(AIM OF THE EXERCISE)
Write out each line from the data below that includes the word "three".

(DATA BLOCK)
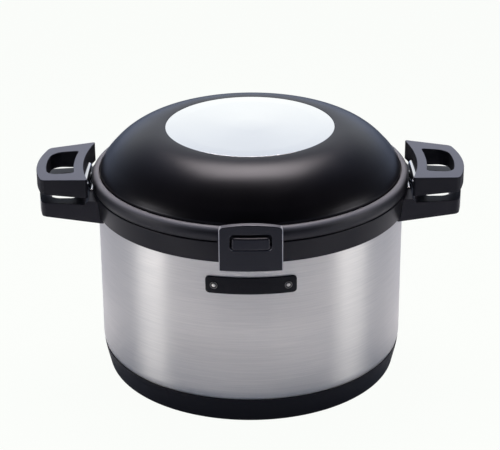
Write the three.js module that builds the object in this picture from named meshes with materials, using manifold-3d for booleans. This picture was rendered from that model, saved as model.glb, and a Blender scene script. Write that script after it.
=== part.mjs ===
// Thermal cooker: a vacuum-insulated steel vessel with a hinged lid, holding a lift-out cooking pot.
// Millimetres, +Z up. The origin is on the vessel's axis at table level, the latch faces -Y,
// the hinge is at +Y and the two pairs of handles lie along X.
import * as THREE from 'three';
import { mergeVertices } from 'three/addons/utils/BufferGeometryUtils.js';
import Module from 'manifold-3d';

const wasm = await Module();
wasm.setup();

// Allowances shared by every piece
const seatGap = 0.3;
const overrun = 6;

// How many flats or steps each kind of curve gets
const roundSteps = 28;
const knobSteps = 16;
const pinSteps = 12;
const screwSteps = 8;
const curveSteps = 3;
const sweepSteps = 6;
const bevelSteps = 1;

// Steel vessel, double walled with a vacuum between
const bodyRadius = 135;
const shellWall = 0.8;
const shellBottom = 21;
const shellRise = 134.5;
const shellFootRadius = 20;
const shellFootHeight = 10;
const shoulderRise = 3.1;
const shoulderCut = 1;
const neckInset = 6.4;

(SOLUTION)
Write the three.js module that builds the object in this picture from named meshes with materials, using manifold-3d for booleans. This picture was rendered from that model, saved as model.glb, and a Blender scene script. Write that script after it.
import * as THREE from 'three';
import { mergeVertices } from 'three/addons/utils/BufferGeometryUtils.js';